【「さらば、わが愛 覇王別姫」評論】狂おしいほど妖艶なレスリー・チャンが流す一筋の涙が現代に投げかける意味
2023年7月30日 08:00
製作(中国・香港・台湾合作)から30周年、主演のレスリー・チャンが亡くなって20年の特別企画として、チェン・カイコー監督の「さらば、わが愛 覇王別姫」が4K公開で鮮烈によみがえる。日本初公開は1994年で、2月11日より東京・渋谷のBunkamuraル・シネマにてのべ43週にわたりロングランヒットを記録した伝説的な作品。当時35ミリフィルムで鑑賞した感動は今も脳裏に強烈に焼き付いているが、今回4Kで鑑賞し、改めて作品の美しさを発見することができた。
デビュー作「黄色い大地」(1984)で注目され、続く「大閲兵」(1986)、「子供たちの王様」(1987)、「人生は琴の弦のように」(1991)で世界的な評価を高めていったカイコー監督。「さらば、わが愛 覇王別姫」で中国語映画として初めてカンヌ国際映画祭パルムドールを受賞(第46回)し、「紅いコーリャン」(1987)のチャン・イーモウ監督らとともに中国映画界における「第五世代」(※中国の文化大革命後にデビューした監督たち)を代表するひとりとなった。

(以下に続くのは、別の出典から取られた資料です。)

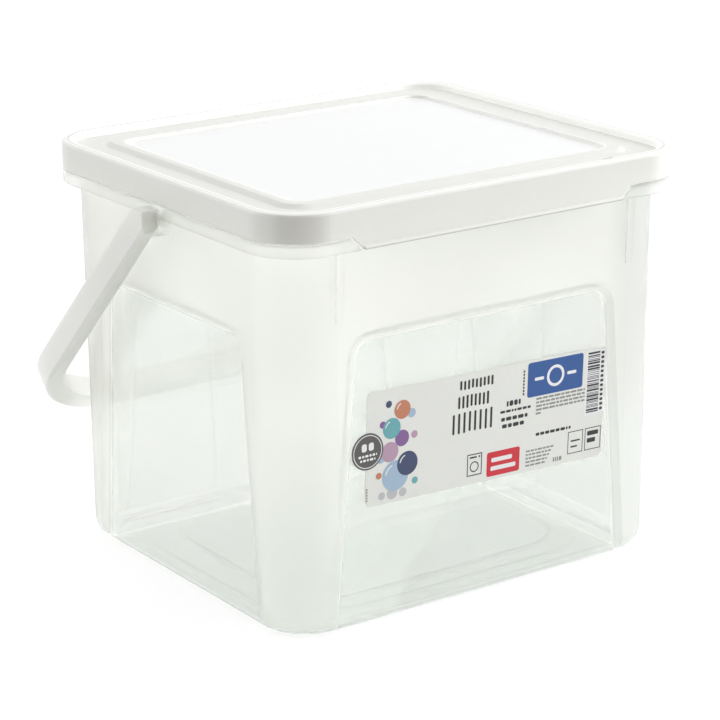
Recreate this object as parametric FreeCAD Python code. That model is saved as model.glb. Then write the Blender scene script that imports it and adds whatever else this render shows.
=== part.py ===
import FreeCAD, Part
import math
import os

# Detergent storage container, 4.5 litres: translucent tub with a clear window in each wall,
# press-on lid with a pull tab, and a bail handle. Millimetres, +Z up, +Y to the back.
# Origin: centre of the tub's footprint, on the plane that it stands on.

os.makedirs("parts", exist_ok=True)

V = FreeCAD.Vector
X_AXIS = V(1, 0, 0)
Y_AXIS = V(0, 1, 0)
Z_AXIS = V(0, 0, 1)

# ---------------------------------------------------------------- driving dimensions
LID_LENGTH = 210.0          # outside of the lid's skirt, left to right
LID_DEPTH = 185.3           # outside of the lid's skirt, front to back
LID_CORNER_R = 23.2         # plan radius of the lid's corners
LID_WALL = 1.6              # thickness of the lid's skirt and top
FIT_GAP = 0.3               # running clearance between pieces that come apart

TUB_WALL = 1.8              # thickness of the tub's walls
TUB_FLOOR = 2.2             # thickness of the middle of the tub's floor
TUB_CORNER_R = 24.0         # plan radius of the tub's outer corners
WALL_SETBACK = 5.0          # tub's wall behind the lid's outline, just under the flange
WALL_DRAFT = 0.32           # degrees that each wall leans in towards the floor
BASE_ROUND = 7.5            # rounding between the walls and the base, outside
OUTER_BANDS = 3             # sloping bands that make up that rounding outside
INNER_BANDS = 2             # and inside
FLOOR_BORDER = 28.0         # width of the thinner border round the middle of the floor
FLOOR_STEP = 0.8            # how much thinner that border is, seen as a step inside

FLANGE_BOTTOM = 162.3       # lower edge of the tub's downturned flange
FLANGE_HEIGHT = 5.5         # height of the flange
FLANGE_WALL = 1.6           # thickness of the flange's web and of its downturned edge
COLLAR_SETBACK = 3.2        # outer face of the collar that the lid closes over
COLLAR_HEIGHT = 7.5         # height of the collar above the flange
COLLAR_BEAD = 0.8           # how far the collar's snap bead stands out
COLLAR_BEAD_HEIGHT = 1.6    # height of that bead
COLLAR_BEAD_DROP = 1.6      # top of the bead below the collar's top

BEAD_WIDTH = 4.8            # width of the raised bead round the lid's rim
BEAD_HEIGHT = 2.8           # bead's crest above the groove
BEAD_ROUND = 1.3            # rounding of the bead's outer edge
BEAD_BANDS = 2              # sloping bands that make up that rounding
BEAD_INNER_BEVEL = 0.9      # bevel of the bead's inner edge
GROOVE_WIDTH = 11.9         # groove between the bead and the frame
FRAME_WIDTH = 7.4           # width of the raised frame round the panel
FRAME_HEIGHT = 1.5          # frame's top above the groove
FRAME_CORNER_R = 11.0       # plan radius of the frame's outer corners
FRAME_SLOPE = 3.0           # how far the frame's outer flank slopes inwards
PANEL_CORNER_R = 8.0        # plan radius of the panel's corners
PANEL_DEPTH = 1.3           # panel below the frame's top
GATE_LENGTH = 5.5           # small moulding pit in the groove, right of the front edge
GATE_WIDTH = 2.6
GATE_DEPTH = 0.5
GATE_SETBACK = 36.0         # the pit's centre inside the end of the lid
PLUG_WALL = 1.2             # inner ring that guides the lid inside the collar
PLUG_HEIGHT = 4.6           # height of that ring
SNAP_BEAD = 0.5             # snap bead on the inside of the lid's skirt
SNAP_BEAD_HEIGHT = 1.4

TAB_SETBACK = 34.0          # ends of the pull tab inside the ends of the lid
TAB_DROP = 5.5              # tab below the skirt
TAB_SLANT = 5.4             # run of the tab's slanted ends
TAB_LIP = 1.1               # lip along the tab's lower edge, how far it stands out
TAB_LIP_HEIGHT = 1.5
TAB_CLEAR = 1.4             # gap between the tab's ends and the flange

RIB_WIDTH = 3.6             # upright ribs at the ends of the flange's cut
RIB_PROUD = 1.9             # how far a rib stands out at its top
RIB_FOOT_PROUD = 0.9        # and at its foot
RIB_LENGTH = 29.0           # length of a rib below the flange

WINDOW_TOP = 122.2          # top edge of the windows
WINDOW_RECESS = 2.8         # depth of the windows behind the wall
WINDOW_BEVEL = 2.6          # width of the bevel round a window
WINDOW_TOP_R = 7.0          # radius of a window's upper corners
POST_TOP_WIDTH = 40.9       # from the lid's outline to a window's side, at the window's top
POST_FOOT_WIDTH = 30.9      # and at the floor

PIVOT_Z = 161.0             # height of the handle's axis, at mid-depth of the side walls
PIN_R = 2.4                 # handle's pin
PIN_PLAY = 0.06             # radial play of the pin in its bore
EAR_WIDTH = 8.4             # ear that holds the bore
EAR_FOOT = 6.7              # ear's foot below the handle's axis
BORE_WEB = 1.4              # material left behind the bore

ARM_GAP = 1.5               # handle's arms outside the lid
ARM_THICK = 8.0             # handle's section across the arm
ARM_WIDTH = 12.0            # handle's section along the swing
ARM_TIP = 8.6               # point of the arm's end beyond the axis
TIP_RIM = 1.2               # rim round the pocket in the front of the arm's end
TIP_POCKET = 1.3            # depth of that pocket
BAIL_REACH = 157.5          # axis to the outside of the grip
BAIL_OUTER_R = 46.0         # bends of the bail, outside and inside
BAIL_INNER_R = 41.0
BAIL_BEVEL = 1.4            # bevel of the bail's front edges
BAIL_WALL = 2.2             # wall left where the bail is cored out from behind
BAIL_FLOOR = 2.6            # thickness behind the core
BAIL_WEB = 2.0              # cross webs in the core
BAIL_WEB_PITCH = 26.0
BAIL_ANGLE = 45.0           # lean of the handle from straight down, towards the back
BOSS_R = 4.2                # shoulder round the pin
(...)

イタリアのベルナルド・ベルトルッチ監督が清朝最後の皇帝・溥儀の生涯を映画化した「ラストエンペラー」(1987)の製作から6年後の快挙である。
京劇の古典「覇王別姫」を演じる2人の京劇役者の愛憎と人生を、国民党政権下の1925年から、文化大革命時代を経た1970年代末までの約50年にわたる中国の激動の歴史とともに壮大なスケールと映像美、音楽で描いた一大叙事詩。遊女である母に捨てられ、京劇の養成所に入れられた少年・小豆子が、厳しく過酷な稽古に耐えかねて逃げ出した町中で、初めて本物の京劇を目撃するシーンの映画的な迫力と興奮に、まず鳥肌が立つに違いない。また、スターとなった主人公の2人が一転、文化大革命時に反革命分子として大衆の前で糾弾されるシーンは圧巻。実父を裏切って糾弾した苦い体験を持つカイコー監督自身の思いも込められており、その不条理な描写に圧倒される。
歌手としてブレイクし、その後俳優としてジョン・ウー監督「男たちの挽歌」(1986)、ウォン・カーウァイ監督「欲望の翼」(1990)などの作品で香港を代表する大スターとなったレスリー・チャンを主演に迎え、イーモウ監督作品のミューズとなるコン・リー、イーモウ監督「活きる」(1994)のグォ・ヨウ、そして後にジョン・ウー監督の「レッドクリフ」2部作にも出演するチャン・フォンイーらが豪華共演。見ていくにつれて、いつしか映画と京劇の舞台、そして現実の区別がわからなくなってくるほど、172分間、物語の中に埋没させられることだろう。
そして今回の4K公開でもうひとつの見どころは、やはりレスリー・チャンの輝きだ。小豆子が成人し、姫を演じる女形となった程蝶衣。覇王を演じる段小樓へ秘かな思いを寄せる程蝶衣をレスリー・チャンが狂おしいほどの妖艶さと儚さで演じている。これまで多くの映画で美しい涙を見てきたが、本作でレスリー・チャンが流す一筋の涙は、彼のプライベートとも重なり、製作から30年、没後20年の時を経て、ようやく多様性が認められつつある現代に投げかける意味は大きい。